1.      That it is the opinion of this Congress that it is desirable to adopt a single prime meridian for all nations in place of the multiplicity of initial meridians which now exist.
2.      That the Conference proposes to the Governments here represented the adoption of the meridian passing through the center of the transit instrument at the Observatory of Greenwich as the initial meridian of longitude
3.      That from this meridian, longitude shall be counted in two directions up to 180 degrees, east longitude being plus and west longitude minus.
4.      That the Conference proposes the adoption of a universal day for all purposes for which it may be found convenient, and which shall not interfere with the use of local or other standard time where desirable.
5.      That this universal day is to be a mean solar day; is to begin for all the world at the moment of mean midnight on the initial meridian, coinciding with the beginning of the civil day and date of that meridian; and is to be counted from zero up to twenty four hours.
6.      That the Conference expresses the hope that as soon as may be practicable the astronomical and nautical days will be arranged everywhere to begin at mean midnight.
7.      That the Conference expresses the hope that the technical studies designated to regulate and extend the application of the decimal system to the division of angular space and of time shall be resumed, so as to permit the extension of this application to all cases in which it presents real advantages.

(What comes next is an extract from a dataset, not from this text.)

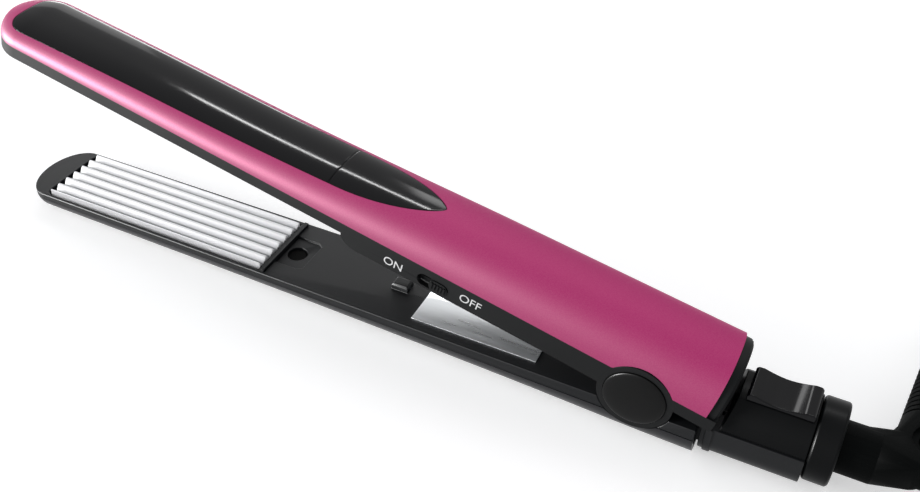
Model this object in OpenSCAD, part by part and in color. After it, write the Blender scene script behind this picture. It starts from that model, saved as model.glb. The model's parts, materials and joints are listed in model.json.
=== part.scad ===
// Hair crimper: two long arms on one hinge, with meshing ribbed plates.
// The arms lie along X with their tips at -X. The table is z = 0, in millimetres.
// The deck frame has x = 0 at the hinge and z = 0 on the lower arm's deck.

/* [Arms] */
// Reach of the lower arm from the hinge to its tip
lower_reach = 234; // [220:1:250]
// How far the upper arm's tip stands past the lower one
upper_extra = 5; // [0:0.5:8]
// Margin of both arms beside the plate, near the tips
arm_margin = 2.1; // [2:0.1:3]
// How much further each side of the arms reaches out at the hinge
side_flare = 1.3; // [1.1:0.1:2]
// Depth of the lower arm under its deck at the tip
depth_tip = 8.1; // [7.8:0.1:9]
// Depth of the lower arm under its deck at the hinge
depth_hinge = 13.6; // [13:0.1:15]
// Angle that the spring holds the arms open
open_angle = 14; // [8:0.5:16]
// Length of the rounding of the upper tip
upper_nose = 12.5; // [10:0.5:15]
// Length of the rounding of the lower tip
lower_nose = 10; // [8:0.5:12]
// Wall of the upper cover
upper_wall = 2.4; // [2.2:0.1:2.8]
// Wall of the lower cover
lower_wall = 1.8; // [1.5:0.1:2.2]
// Gap between moulded pieces of one arm
seam = 0.1; // [0.05:0.05:0.2]

/* [Upper arm] */
// Height of the pink cover's crown at the tip
crown_tip = 5.5; // [5:0.1:7]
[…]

While Sir Sandford Fleming lobbied for the use of time zones separated at 15 degrees (that is, at one hour intervals), it was not approved at the 1884 Conference.  Ultimately standard time, using the railway adopted time zones, was officially established in the United States with the Act of March 19, 1918, called the Standard Time Act. The act also established daylight saving time in the nation for support of the Great War (World War I). Daylight Saving Time was repealed in 1919, but Standard Time using time zones has remained the law ever since.